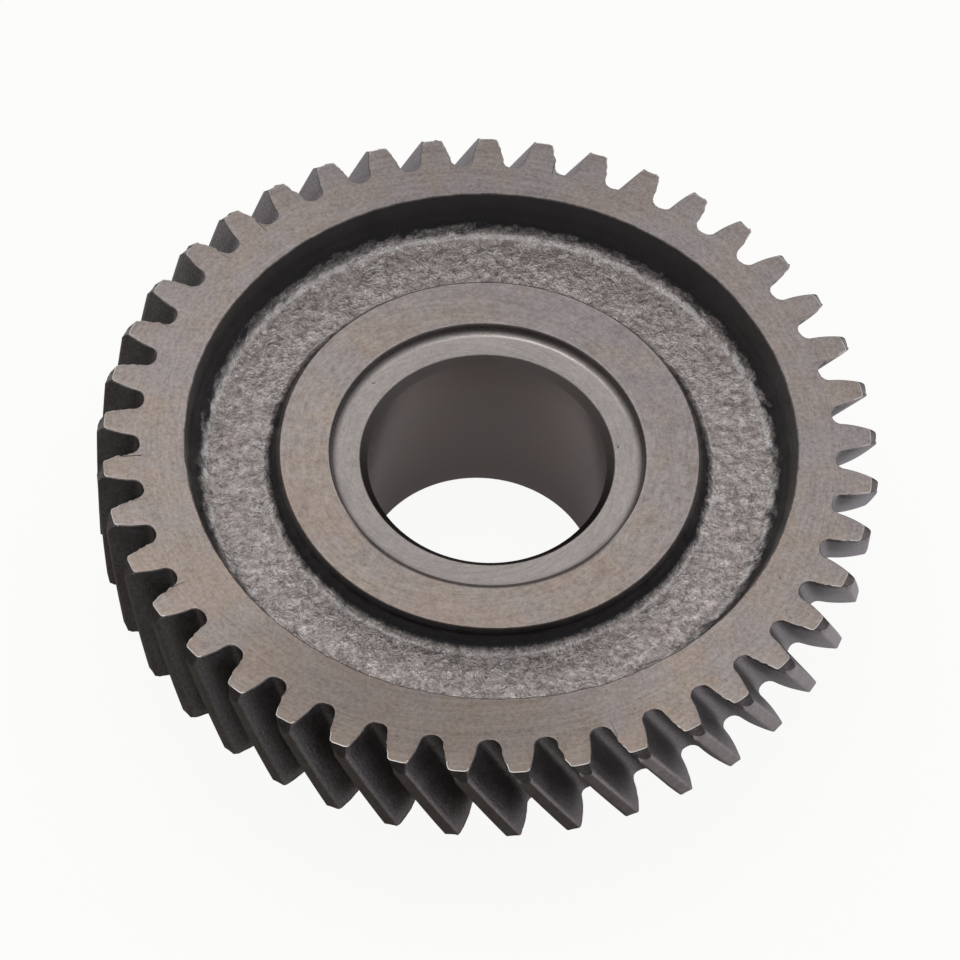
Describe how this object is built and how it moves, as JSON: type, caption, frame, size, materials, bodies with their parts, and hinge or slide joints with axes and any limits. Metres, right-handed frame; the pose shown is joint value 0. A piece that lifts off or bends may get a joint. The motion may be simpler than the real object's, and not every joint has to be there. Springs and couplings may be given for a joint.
{
  "type": "helical gear",
  "caption": "Loose helical transmission gear with a recessed web, a long hub and a plain through bore, forged in one piece.",
  "frame": {"origin": "centre of the hub's back face, on the gear's axis, which is the bottom centre of the bounding box", "axes": "+Z along the gear's axis towards the recessed front, +X through the middle of a tooth where the teeth meet the rim's front face"},
  "size_m": [0.169, 0.169, 0.0543],
  "materials": {
    "steel": "machined faces and teeth, satin; forged web and recess, rough; light brown oxide tint"
  },
  "bodies": {
    "root": {"helical_gear": "steel"}
  },
  "joints": []
}
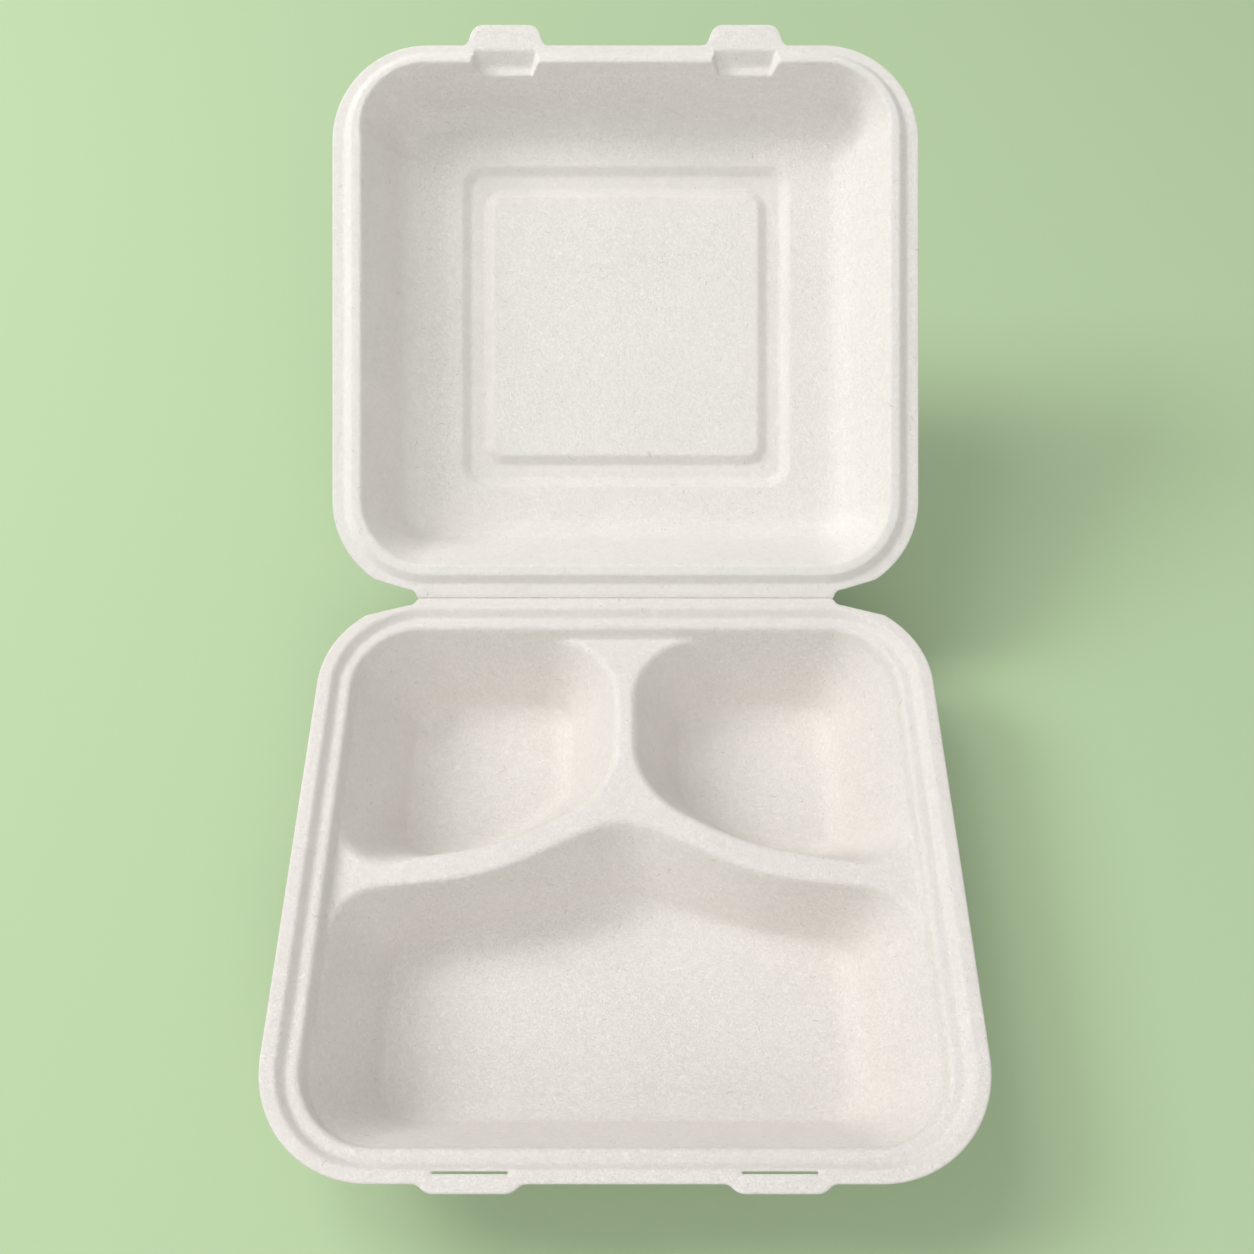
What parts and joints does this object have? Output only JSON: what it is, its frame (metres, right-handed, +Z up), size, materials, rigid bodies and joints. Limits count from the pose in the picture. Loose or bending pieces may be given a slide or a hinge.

**What the task requires**
Extract every entry in the listing word for word.

**Answer to this task**
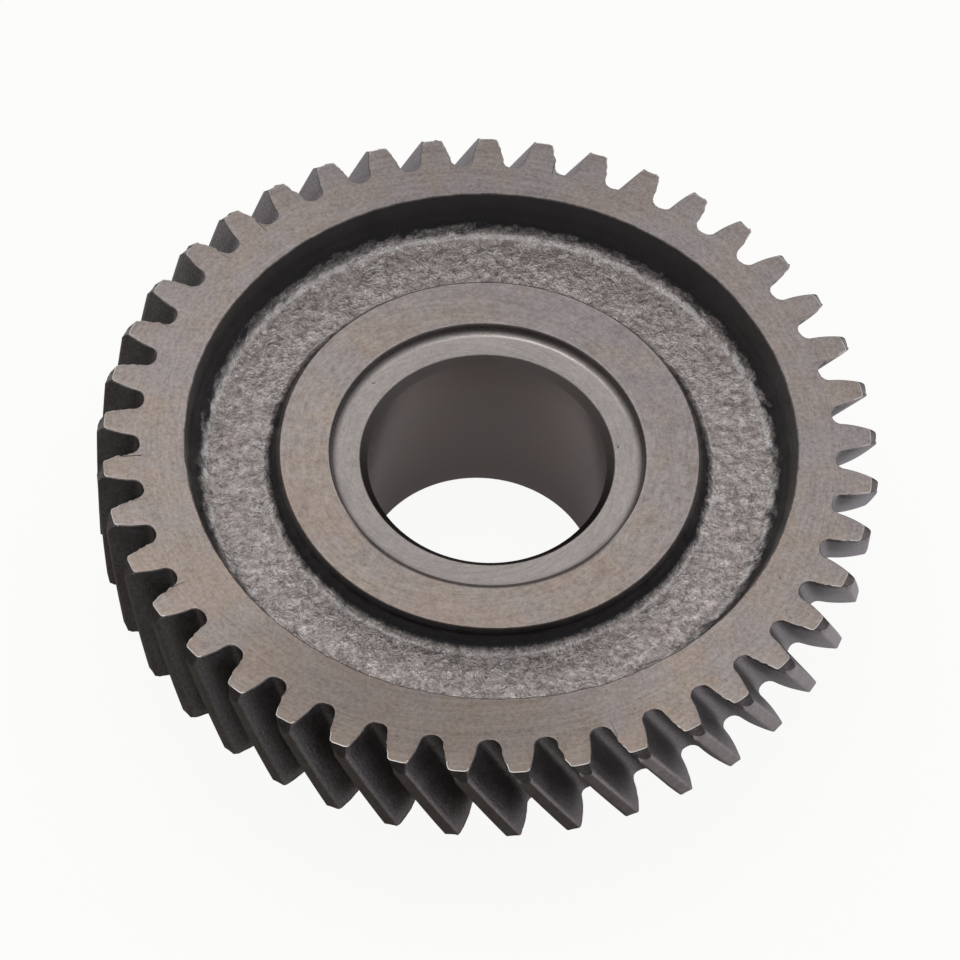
Describe how this object is built and how it moves, as JSON: type, caption, frame, size, materials, bodies with their parts, and hinge or slide joints with axes and any limits. Metres, right-handed frame; the pose shown is joint value 0. A piece that lifts off or bends may get a joint. The motion may be simpler than the real object's, and not every joint has to be there. Springs and couplings may be given for a joint.
{
  "type": "helical gear",
  "caption": "Loose helical transmission gear with a recessed web, a long hub and a plain through bore, forged in one piece.",
  "frame": {"origin": "centre of the hub's back face, on the gear's axis, which is the bottom centre of the bounding box", "axes": "+Z along the gear's axis towards the recessed front, +X through the middle of a tooth where the teeth meet the rim's front face"},
  "size_m": [0.169, 0.169, 0.0543],
  "materials": {
    "steel": "machined faces and teeth, satin; forged web and recess, rough; light brown oxide tint"
  },
  "bodies": {
    "root": {"helical_gear": "steel"}
  },
  "joints": []
}
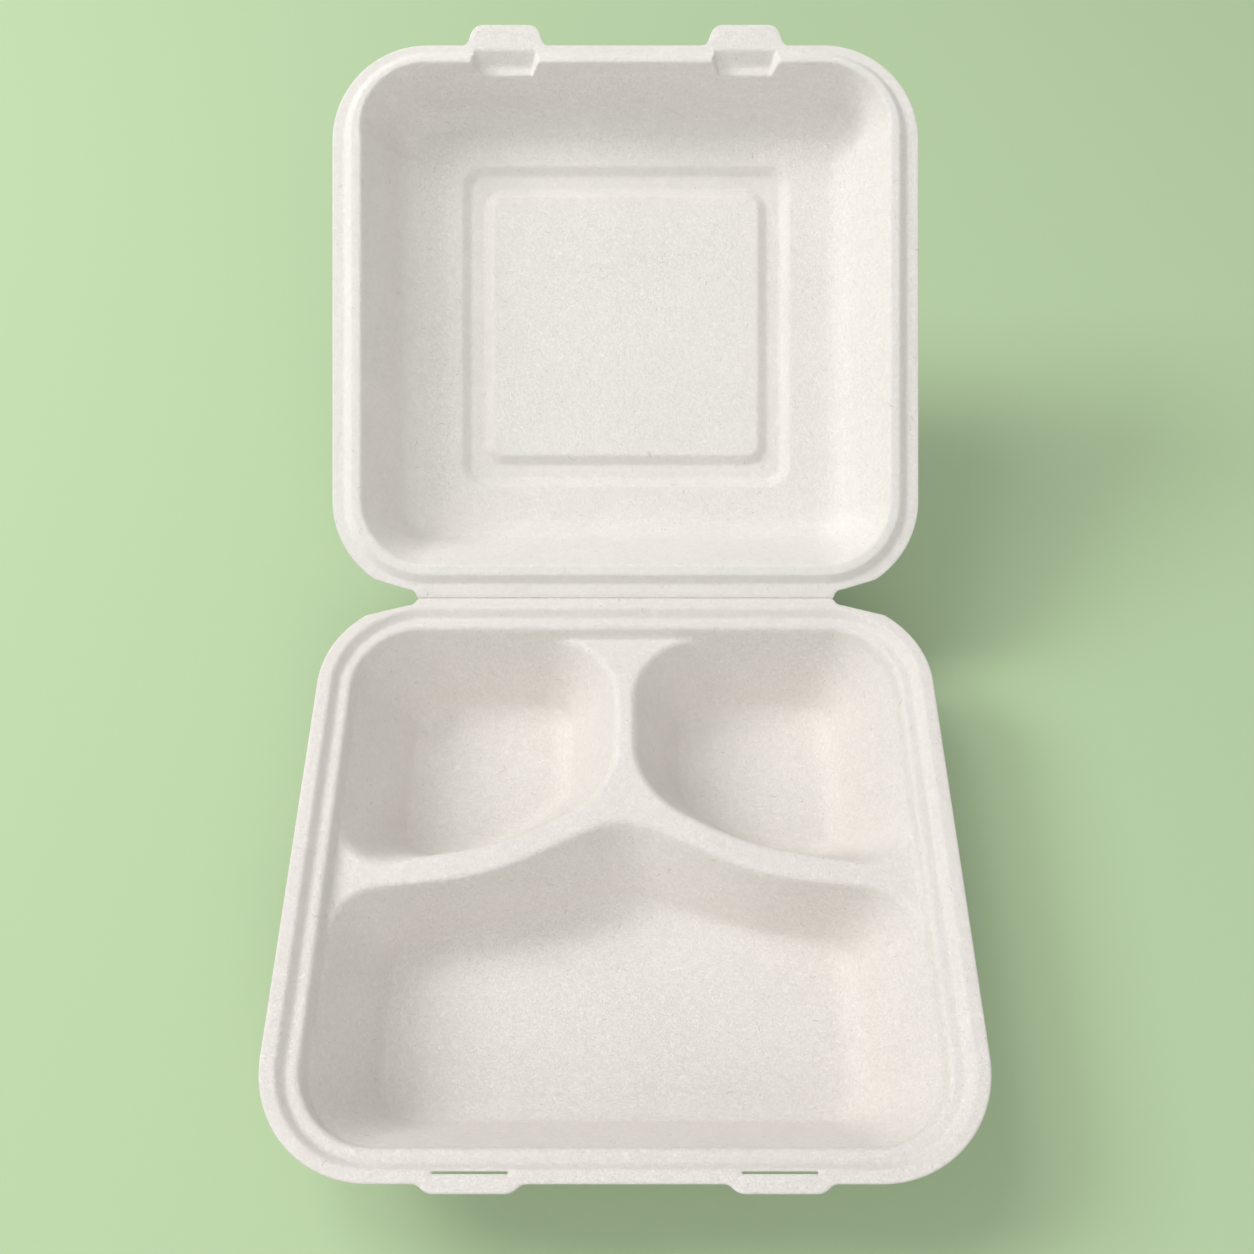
What parts and joints does this object have? Output only JSON: what it is, its frame (metres, right-handed, +Z up), size, materials, rigid bodies and joints. Limits count from the pose in the picture. Loose or bending pieces may be given a slide or a hinge.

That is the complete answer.